- _Challenge_:
Copy the listing below line for line, starting at its first line and ending with the line that has "bead_step = 0.06" in it. Add nothing.

- _Data lines_:
┄┄┄┄┄┄┄┄┄┄

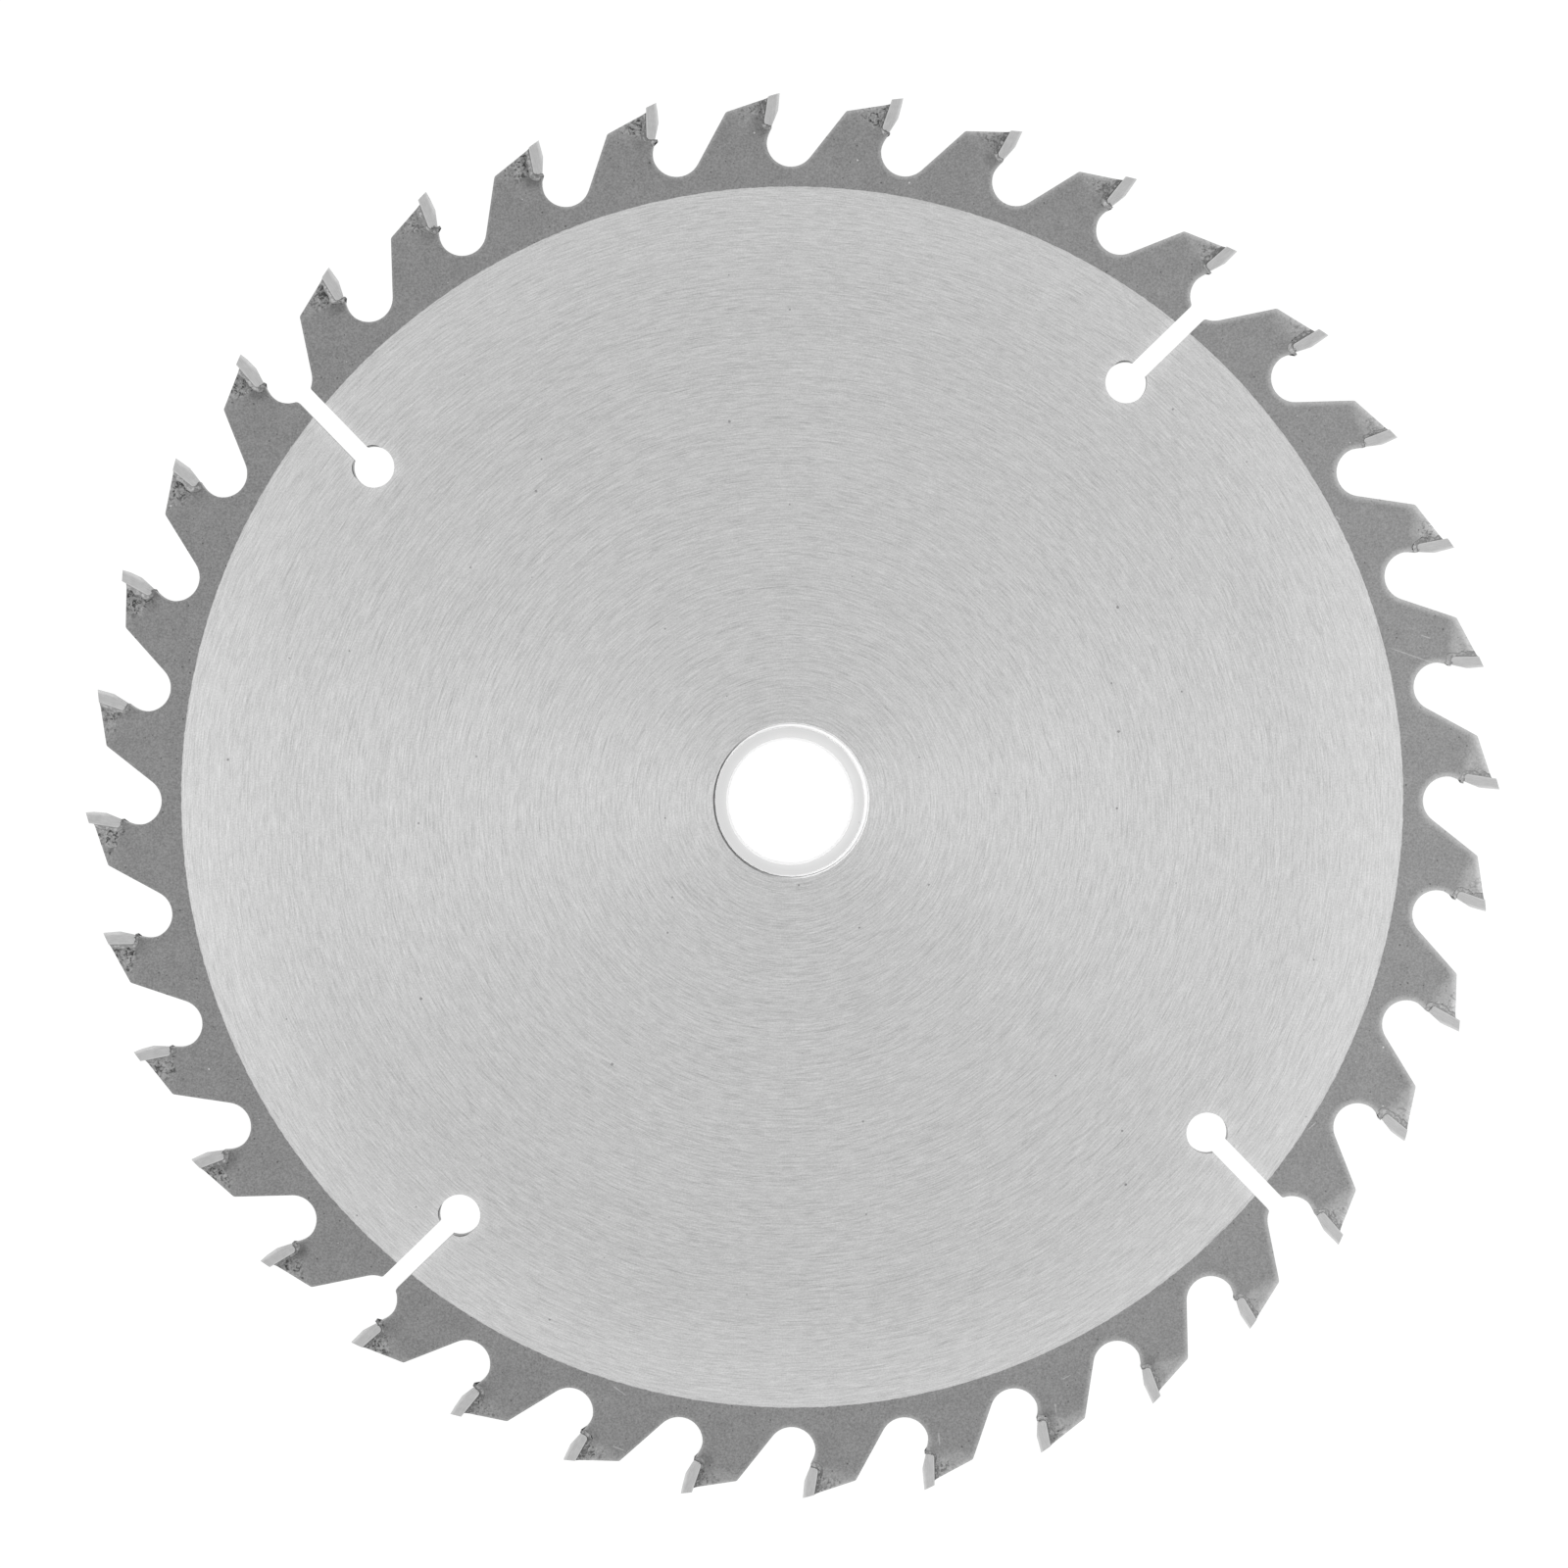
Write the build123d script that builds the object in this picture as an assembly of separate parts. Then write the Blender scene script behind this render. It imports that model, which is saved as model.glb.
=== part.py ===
"""A 184 mm carbide-tipped circular saw blade with a 20 mm bore and a loose ring that reduces it to 16 mm.

Millimetres, +Z up. The origin is the middle of the plate, on the blade's axis and halfway through its
thickness. Seen from +Z the blade cuts clockwise. Tooth 1 has its cutting corner on +X, and the teeth are
counted counter-clockwise.

Each tooth is drawn in its own frame, standing at twelve o'clock: +Y is the radial through its cutting
corner and +X is the cutting direction.
"""

from build123d import *
import os
from math import cos, radians, sin, tan

# Blade
cutting_diameter = 184.0
kerf = 2.6
plate_thickness = 1.6
tooth_count = 36
bore_diameter = 20.0
bore_chamfer = 0.2

# Ground centre of both faces, inside the dark heat-treated rim
rim_width = 12.4
ground_depth = 0.03

# Angles of a tooth, in degrees: those of flanks lean from the radial towards the cutting direction
hook_angle = 6.0
seat_lean = 10.0
throat_lean = 23.4
back_lean = 29.4
top_clearance = 14.0
back_clearance = 17.5
top_bevel = 12.0
side_clearance_back = 2.5
side_clearance_in = 1.5

# Carbide tip, measured from its cutting corner
tip_thickness = 1.35
tip_length = 4.7
rake_length = 2.25
tip_foot_radius = 0.5

# Braze between a tip and its seat, and the bead that it leaves along the tip on both faces of the plate
braze_gap = 0.1
bead_width = 0.45
bead_step = 0.06

# Tooth body and gullet: depths are measured inwards from the cutting circle
back_relief = 0.48
shoulder_radius = 0.5
gullet_depth = 9.86
gullet_radius = 3.14
throat_step = 0.0913

# Expansion slots, each running in from the bottom of a gullet to a round hole
slot_count = 4
first_slot_tooth = 6
slot_width = 2.4
slot_length = 12.71
slot_lean = 6.8
slot_setback = 0.35
slot_mouth_round = 0.4
keyhole_diameter = 5.4

# Reduction ring, which lies against one side of the bore and leaves a hole of 16 mm
ring_wall = 1.775
ring_play = 0.225
ring_touch_gap = 0.035
ring_direction = 200.0
ring_inset = 0.1
ring_bore_chamfer = 0.3
ring_rim_chamfer = 0.12

# Worked out from the sizes above
tip_radius = cutting_diameter / 2
pitch = 360.0 / tooth_count
half_plate = plate_thickness / 2
half_kerf = kerf / 2
gullet_floor = tip_radius - gullet_depth
ground_radius = tip_radius - rim_width
ring_radius = bore_diameter / 2 - ring_play
ring_thickness = plate_thickness - 2 * ring_inset
ring_offset = ring_play - ring_touch_gap


def leaning(angle):
    """Unit vector that points outwards and leans from the radial towards the cutting direction."""
    return Vector(sin(radians(angle)), cos(radians(angle)))


def behind(direction):
    """Unit vector square to a leaning one, pointing away from the cutting direction."""
    return Vector(-direction.Y, direction.X)


def crossing(point_a, along_a, point_b, along_b):
    """Point where two straight lines cross, each given by a point and a direction."""
    apart = point_b - point_a
    turn = along_a.X * along_b.Y - along_a.Y * along_b.X
    reach = (apart.X * along_b.Y - apart.Y * along_b.X) / turn
    return point_a + along_a * reach


def turned(point, angle):
    """A point turned counter-clockwise about the blade's axis."""
    return point.rotate(Axis.Z, angle)


# Directions of the flanks of a tooth
rake_up = leaning(hook_angle)
seat_up = leaning(seat_lean)
throat_up = leaning(throat_lean)
back_up = leaning(back_lean)
seat_back = behind(seat_up)
back_down = Vector(-cos(radians(back_clearance)), -sin(radians(back_clearance)))

# Corners of the carbide tip
cutting_corner = Vector(0, tip_radius)
rake_foot = cutting_corner - rake_up * (rake_length / cos(radians(hook_angle)))
tip_rear = cutting_corner + seat_back * tip_thickness
tip_foot = cutting_corner - seat_up * tip_length
tip_heel = crossing(tip_rear, seat_up, tip_foot, seat_back)
tip_toe = crossing(tip_foot, seat_back, rake_foot, throat_up)

# Corners of the tooth body behind and under the tip: the throat runs down from the seat into the gullet
seat_rear = tip_rear + seat_back * braze_gap
seat_foot = tip_foot - seat_up * braze_gap
seat_corner = crossing(seat_rear, seat_up, seat_foot, seat_back)
throat_back = behind(throat_up)
seat_front = crossing(seat_foot, seat_back, rake_foot - throat_back * throat_step, throat_up)
gullet_level = Vector(0, gullet_floor + gullet_radius)
gullet_centre = crossing(seat_front - throat_back * gullet_radius, throat_up, gullet_level, Vector(1, 0))
gullet_bottom = gullet_centre - Vector(0, gullet_radius)
throat_foot = gullet_centre + throat_back * gullet_radius
back_foot = turned(gullet_centre, pitch) - behind(back_up) * gullet_radius
back_top = cutting_corner - Vector(0, back_relief)
seat_top = crossing(seat_rear, seat_up, back_top, back_down)
shoulder = crossing(back_foot, back_up, back_top, back_down)
slot_mouth = gullet_bottom - Vector(slot_setback, 0)


def side_height(point):
    """Height of a tip's tapered side over the middle of the plate, at a point of the tooth's frame."""
    taper = tan(radians(side_clearance_back)) * (cutting_corner.X - point.X)
    taper += tan(radians(side_clearance_in)) * (cutting_corner.Y - point.Y)
    return half_kerf - taper


def stand(tooth, piece):
    """Turn a piece from twelve o'clock to the place of a tooth, counted from 1."""
    return Rot(0, 0, (tooth - 1) * pitch - 90) * piece


def tooth_edges():
    """Outline of one tooth: its gullet, throat, tip seat, back and shoulder."""
    gullet = ThreePointArc(turned(back_foot, -pitch), gullet_bottom, throat_foot)
    body = FilletPolyline(
        throat_foot,
        seat_front,
        seat_corner,
        seat_top,
        shoulder,
        back_foot,
        radius=(0, tip_foot_radius + braze_gap, 0, shoulder_radius),
    )
    return gullet.edges() + body.edges()


def slot_teeth():
    """Numbers of the teeth that have an expansion slot in the gullet in front of them."""
    return [first_slot_tooth + round(i * tooth_count / slot_count) for i in range(slot_count)]


def expansion_slot(height):
    """Cutter for one slot and the round hole at its inner end, in the tooth's frame."""
    hole = slot_mouth - leaning(slot_lean) * slot_length
    run = slot_length + gullet_radius
    channel = Pos(hole) * Rot(0, 0, -slot_lean) * Pos(0, run / 2) * Rectangle(slot_width, run)
    outline = channel + Pos(hole) * Circle(keyhole_diameter / 2)
    return extrude(outline, height / 2, both=True)


def round_slot_mouths(plate):
    """Round the two corners where each slot opens into its gullet."""
    corners = ShapeList()
    for tooth in slot_teeth():
        mouth = turned(slot_mouth, (tooth - 1) * pitch - 90)
        uprights = plate.edges().filter_by(Axis.Z)
        corners += uprights.filter_by(lambda edge: (edge.center() - mouth).length < slot_width)
    return fillet(corners, slot_mouth_round)


def break_bore_edges(plate):
    """Chamfer the bore where it meets the two ground faces."""
    rims = plate.edges().filter_by(GeomType.CIRCLE)
    rims = rims.filter_by(lambda edge: abs(edge.radius - bore_diameter / 2) < bore_chamfer)
    return chamfer(rims, bore_chamfer)


def blade_plate():
    """Steel plate with its teeth, bore, expansion slots and shallow ground faces."""
    outline = ShapeList()
    for tooth in range(1, tooth_count + 1):
        outline += [stand(tooth, edge) for edge in tooth_edges()]
    plate = extrude(make_face(outline), half_plate, both=True)
    plate -= Cylinder(bore_diameter / 2, plate_thickness)
    plate -= [stand(tooth, expansion_slot(plate_thickness)) for tooth in slot_teeth()]
    plate = round_slot_mouths(plate)
    for side in (1, -1):
        plate -= Pos(0, 0, side * (half_plate - ground_depth / 2)) * Cylinder(ground_radius, ground_depth)
    return break_bore_edges(plate)


def carbide_tip(side):
    """Tip whose top bevel rises to the +Z face for side 1, or to the -Z face for side -1."""
    spare = kerf
    outline = FilletPolyline(
        cutting_corner + rake_up * spare,
        rake_foot,
        tip_toe,
        tip_heel,
        tip_rear + seat_up * spare,
        radius=(0, 0, 0, tip_foot_radius, 0),
        close=True,
    )
    tip = extrude(make_face(outline), half_kerf + spare, both=True)
    clearance = tan(radians(top_clearance))
    high_corner = cutting_corner + Vector(0, 0, side * half_kerf)
    bevelled_top = Plane(high_corner, z_dir=(-clearance, 1, -side * tan(radians(top_bevel))))
    tip = split(tip, bevelled_top, keep=Keep.BOTTOM)
    for face in (1, -1):
        taper = (-tan(radians(side_clearance_back)), -tan(radians(side_clearance_in)), face)
        tapered_side = Plane(cutting_corner + Vector(0, 0, face * half_kerf), z_dir=taper)
        tip = split(tip, tapered_side, keep=Keep.BOTTOM)
    return tip


def braze_joint():
    """Braze round the back and foot of a tip, with a bead on each face, ground off at the tooth's edges."""
    bead_top = side_height(tip_heel) - bead_step
    bead_foot = braze_gap + bead_width
    run_out = 2 * bead_foot
    path = FilletPolyline(
        tip_toe - seat_back * run_out,
        tip_heel,
        crossing(tip_rear, seat_up, back_top, back_down) + seat_up * run_out,
        radius=tip_foot_radius,
    )
    section = Plane(path @ 0, x_dir=-seat_up, z_dir=seat_back) * make_face(
        Polyline(
            (0, bead_top),
            (bead_foot, half_plate),
            (braze_gap, half_plate),
            (braze_gap, -half_plate),
            (bead_foot, -half_plate),
            (0, -bead_top),
            close=True,
        )
    )
    braze = sweep(section, path)
    braze = split(braze, Plane(back_top, z_dir=(back_down.Y, -back_down.X, 0)), keep=Keep.BOTTOM)
    return split(braze, Plane(throat_foot, z_dir=-throat_back), keep=Keep.BOTTOM)


def reduction_ring():
    """Flat ring between the plate's bore and a smaller arbor, lying off the blade's axis by its play."""
    ring = Cylinder(ring_radius, ring_thickness) - Cylinder(ring_radius - ring_wall, ring_thickness)
    rims = ring.edges().filter_by(GeomType.CIRCLE).sort_by(lambda edge: edge.radius)
    ring = chamfer(rims[:2], ring_bore_chamfer)
    rims = ring.edges().filter_by(GeomType.CIRCLE).sort_by(lambda edge: edge.radius)
    ring = chamfer(rims[-2:], ring_rim_chamfer)
    return Rot(0, 0, ring_direction) * Pos(ring_offset, 0, 0) * ring


def write(name, piece):
    """Write one sub-part to its own STEP file."""
    export_step(piece, f"parts/{name}.step")


os.makedirs("parts", exist_ok=True)
write("blade_plate", blade_plate())
write("reduction_ring", reduction_ring())
tips = {side: carbide_tip(side) for side in (1, -1)}
joint = braze_joint()
joints = []
for number in range(1, tooth_count + 1):
    high_side = 1 if number % 2 else -1
    write(f"carbide_tip_{number:02d}", stand(number, tips[high_side]))
    joints += stand(number, joint).solids()
write("braze_joints", Compound(joints))
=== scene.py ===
from math import atan2, cos, pi, radians, sin, tan

import bpy
from mathutils import Matrix, Vector, noise

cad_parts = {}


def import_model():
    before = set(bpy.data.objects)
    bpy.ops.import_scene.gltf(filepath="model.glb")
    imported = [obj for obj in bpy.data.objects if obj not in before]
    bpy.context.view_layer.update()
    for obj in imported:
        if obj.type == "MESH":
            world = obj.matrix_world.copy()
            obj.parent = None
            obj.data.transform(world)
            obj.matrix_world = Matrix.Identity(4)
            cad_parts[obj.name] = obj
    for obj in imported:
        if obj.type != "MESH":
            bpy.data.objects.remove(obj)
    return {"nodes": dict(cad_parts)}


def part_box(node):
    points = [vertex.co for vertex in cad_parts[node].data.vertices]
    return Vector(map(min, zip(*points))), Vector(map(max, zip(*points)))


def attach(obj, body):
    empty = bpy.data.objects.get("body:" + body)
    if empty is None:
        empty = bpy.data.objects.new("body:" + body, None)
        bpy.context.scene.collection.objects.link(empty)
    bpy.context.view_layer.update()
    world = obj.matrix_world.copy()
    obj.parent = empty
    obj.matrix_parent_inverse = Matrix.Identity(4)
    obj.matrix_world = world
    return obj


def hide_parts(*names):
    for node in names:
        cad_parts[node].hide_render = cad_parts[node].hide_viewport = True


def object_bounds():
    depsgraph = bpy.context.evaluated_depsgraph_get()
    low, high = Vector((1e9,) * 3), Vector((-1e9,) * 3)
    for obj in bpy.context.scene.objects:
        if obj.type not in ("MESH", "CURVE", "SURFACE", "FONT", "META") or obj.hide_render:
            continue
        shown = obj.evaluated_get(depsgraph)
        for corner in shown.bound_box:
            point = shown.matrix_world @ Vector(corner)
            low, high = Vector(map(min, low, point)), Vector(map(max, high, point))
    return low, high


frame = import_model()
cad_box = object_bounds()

# The finish of a carbide-tipped circular saw blade. Sizes are in millimetres and are turned into metres where
# a mesh or the camera is made. Only the floor, the lamps and the camera's clip_start are given in metres. A
# tooth is drawn as in the CAD: standing at twelve o'clock, with +Y the radial through its cutting corner and
# +X the cutting direction.
MM = 0.001
NODES = frame["nodes"]


def millimetres(corner):
    """A corner of a box from the frame, in millimetres."""
    return corner / MM


# Sizes that the frame gives
tooth_count = sum(name.startswith("carbide_tip_") for name in NODES)
pitch = 2 * pi / tooth_count
tip_radius = millimetres(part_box("carbide_tip_01")[1]).x
half_kerf = millimetres(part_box("carbide_tip_01")[1]).z
half_plate = millimetres(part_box("blade_plate")[1]).z
floor_level = millimetres(cad_box[0]).z

# Sizes of the ground centre, a tooth, its tip and a slot, as the CAD has them or works them out. Angles are
# in degrees
ground_radius = 79.6
hook_angle = 6.0
seat_lean = 10.0
throat_lean = 23.4
back_lean = 29.4
back_clearance = 17.5
side_clearance_back = 2.5
side_clearance_in = 1.5
tip_thickness = 1.35
tip_length = 4.7
rake_length = 2.25
tip_foot_radius = 0.5
braze_gap = 0.1
throat_step = 0.0913
back_relief = 0.48
gullet_radius = 3.14
gullet_centre = Vector((1.35, 85.28))
first_slot_tooth = 6
slot_count = 4
slot_width = 2.4
slot_length = 12.71
slot_lean = 6.8
slot_setback = 0.35
keyhole_diameter = 5.4

# Crescents of painted shade at the round slot ends: how far one reaches out past the hole's edge, how far its
# middle is moved towards it, and for each the slot, counted from 0, and its direction in the photograph in
# degrees
crescent_shade_width = 0.18
crescent_shade_shift = 1.0
shaded_crescents = ((0, 100), (1, 190), (1, 95), (2, 172), (2, 275))

# Scratches on the rim: the tooth, the scratch's two ends in the tooth's frame, and its width
rim_scratches = (
    (2, (-5.0, 79.7), (-1.6, 85.6), 0.22),
    (2, (-5.8, 84.1), (-4.9, 85.7), 0.22),
    (3, (-9.4, 79.1), (-8.6, 79.6), 0.35),
    (26, (-2.8, 80.1), (-5.2, 80.9), 0.25),
    (26, (-5.4, 87.7), (-7.5, 87.8), 0.25),
    (29, (-3.2, 84.9), (-3.1, 86.8), 0.35),
    (30, (-4.1, 86.0), (-3.7, 87.4), 0.30),
    (30, (-5.8, 83.5), (-7.5, 83.3), 0.22),
    (33, (-9.1, 79.4), (-10.8, 79.7), 0.25),
)

# Stations of a brazed joint along the foot, the heel and the rear of its tip, and points across a bead
foot_stations = 12
heel_stations = 10
rear_stations = 36
bead_points = 11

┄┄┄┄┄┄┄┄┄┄

- _The reply_:
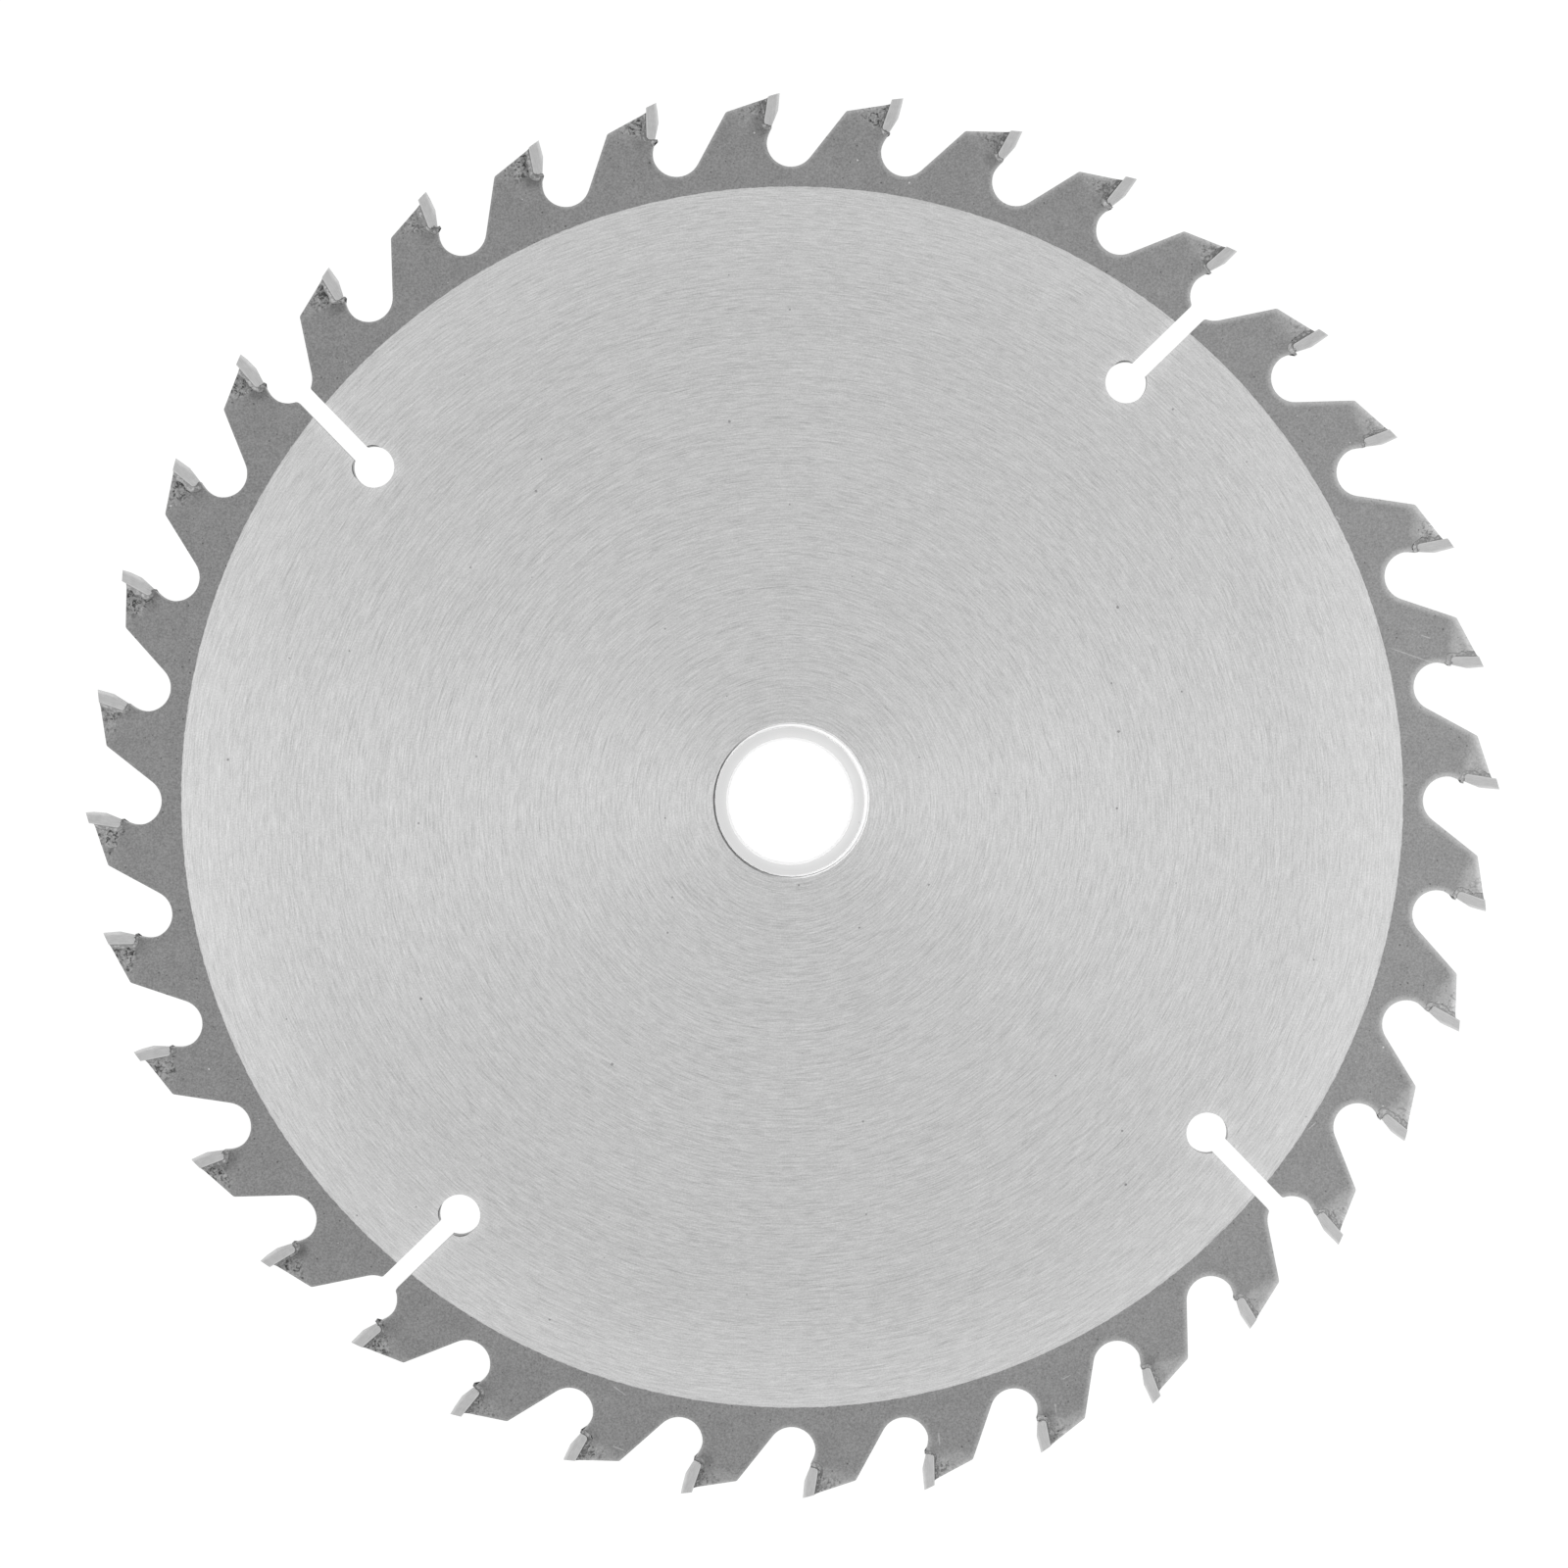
Write the build123d script that builds the object in this picture as an assembly of separate parts. Then write the Blender scene script behind this render. It imports that model, which is saved as model.glb.
=== part.py ===
"""A 184 mm carbide-tipped circular saw blade with a 20 mm bore and a loose ring that reduces it to 16 mm.

Millimetres, +Z up. The origin is the middle of the plate, on the blade's axis and halfway through its
thickness. Seen from +Z the blade cuts clockwise. Tooth 1 has its cutting corner on +X, and the teeth are
counted counter-clockwise.

Each tooth is drawn in its own frame, standing at twelve o'clock: +Y is the radial through its cutting
corner and +X is the cutting direction.
"""

from build123d import *
import os
from math import cos, radians, sin, tan

# Blade
cutting_diameter = 184.0
kerf = 2.6
plate_thickness = 1.6
tooth_count = 36
bore_diameter = 20.0
bore_chamfer = 0.2

# Ground centre of both faces, inside the dark heat-treated rim
rim_width = 12.4
ground_depth = 0.03

# Angles of a tooth, in degrees: those of flanks lean from the radial towards the cutting direction
hook_angle = 6.0
seat_lean = 10.0
throat_lean = 23.4
back_lean = 29.4
top_clearance = 14.0
back_clearance = 17.5
top_bevel = 12.0
side_clearance_back = 2.5
side_clearance_in = 1.5

# Carbide tip, measured from its cutting corner
tip_thickness = 1.35
tip_length = 4.7
rake_length = 2.25
tip_foot_radius = 0.5

# Braze between a tip and its seat, and the bead that it leaves along the tip on both faces of the plate
braze_gap = 0.1
bead_width = 0.45
bead_step = 0.06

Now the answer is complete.